The question leads to a funny exchange between the two, and then it's dropped. But don't let it slip by without thinking about it. If Holden were Catholic and devoted to his religion, thinking about a monastery might be a consistent thing for him to do. But joining a monastery has no religious meaning for Holden; it would just be a way to escape the world that bothers him so much. It's true that many people have that kind of daydream from time to time. But as you get to know Holden, you'll find that it's more than a daydream, that the monastery is only one expression of a deep-seated desire to withdraw.
Holden decides not to wait until Wednesday, but to leave Pencey right then, late Saturday night, and to spend a few days alone in Manhattan before going home. He packs his bags, sells his typewriter to a boy down the hall, and leaves with a flourish, yelling "Sleep tight, ya morons!" on his way out.

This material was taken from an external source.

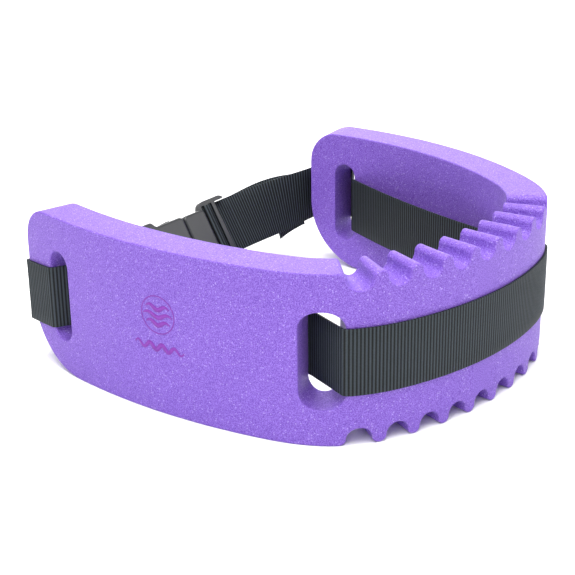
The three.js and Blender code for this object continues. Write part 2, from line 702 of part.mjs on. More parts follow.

Remember that Holden has been through leave-taking scenes before. In the first chapter he told us he likes "to feel some kind of a good-by" when he leaves a place. He was able to think of something pleasant at that time, something that made him feel a little sorry to be leaving.
That isn't the case when he's actually on his way out the door, though. He's leaving abruptly, still angry at Stradlater, still annoyed with Ackley, and a bit uncomfortable that his exit isn't being acknowledged. His hostile good- bye yell may have made him feel better for the moment, but the leave-taking remains sour.